Credit: Johns Hopkins Medicine
Johns Hopkins Medicine and University of Alabama at Birmingham (UAB) researchers will lead a multicenter, multinational study of acute flaccid myelitis (AFM), the “poliolike” condition affecting children that causes loss of muscle control. The National Institutes of Health’s National Institute of Allergy and Infectious Diseases awarded an approximate $10 million contract to UAB that will fund at least 38 research sites across the United States, Canada, the United Kingdom and Peru.
AFM is a rare condition that causes inflammation and damage to the spinal cord in children, resulting in a sudden paralysis of arms and/or legs and loss of muscle strength and reflexes. Other symptoms can include facial drooping, difficulty swallowing, slurred speech and trouble breathing.
“The major problem with AFM as a public health threat is not only the emergence of hundreds of cases around the U.S. and the world, but the fact that AFM produces devastating and long-standing neurological problems for children affected,” says Carlos Pardo-Villamizar, M.D., director of the Johns Hopkins Hospital Transverse Myelitis Center and co-principal investigator of the study. “Thus, there is an urgent need for a concerted collaborative effort around the country to tackle the problem with our best research tools and come up with better options for diagnosis and treatment, to help children and families affected.”
The condition can be severely debilitating, and although many children recover fully, it may take many months of physical therapy to regain strength and movement.
AFM’s cause is unknown, though it is thought that a virus brings on the condition. Outbreaks tend to cluster in the late summer and through the fall.
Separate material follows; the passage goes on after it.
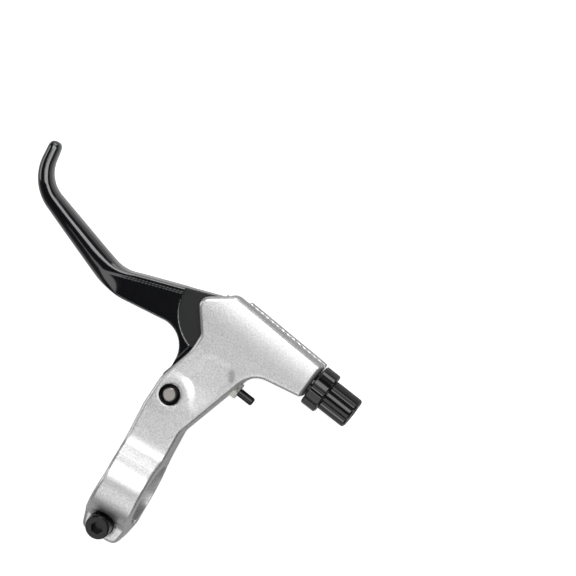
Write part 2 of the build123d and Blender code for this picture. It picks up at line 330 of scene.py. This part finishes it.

According to the Centers for Disease Control and Prevention (CDC), there were 233 confirmed cases in 2018 — the largest outbreak yet.
The investigators will document the clinical course of the disease, including the number and location of cases and variation in symptoms and severity, and they will assess the outcomes from the illness. The researchers will isolate serious and life-threatening viruses that are believed to be connected to AFM cases. The goal is to collect data that can inform how to design clinical trials on treatment of the condition, strategies for management, and establishment of a repository of specimens and data from AFM patients that will be used for future research.
“Since at least 2014, children have been at risk of developing a poliolike syndrome likely due to enteroviruses, and this study will provide the basis for understanding the cause of those children’s paralyses. Knowledge gained from this study hopefully will provide the foundation for future treatment studies of antiviral drugs,” says David Kimberlin, M.D., co-director of the Division of Pediatric Infectious Diseases at UAB and co-principal investigator of the study. “We hope to better understand why acute flaccid myelitis occurs, which children are most at risk, and to develop the biorepository and associated clinical database to understand what we can do about it in the future.”
This new, five-year study will take advantage of the expertise of clinicians and researchers in the AFM Working Group — a network of neurologists and researchers established in 2018 in response to the AFM outbreak — and the Collaborative Antiviral Study Group, an NIH-funded network of academic medical centers established in the 1970s to study rare viral diseases. Study enrollment is expected to begin in August.
Johns Hopkins and UAB will continue to work closely with the National Institutes of Health, the CDC, investigators at the study sites, and parents and families of AFM patients to ensure that the medical community is making the most informed decisions to direct the national responses to this public health situation.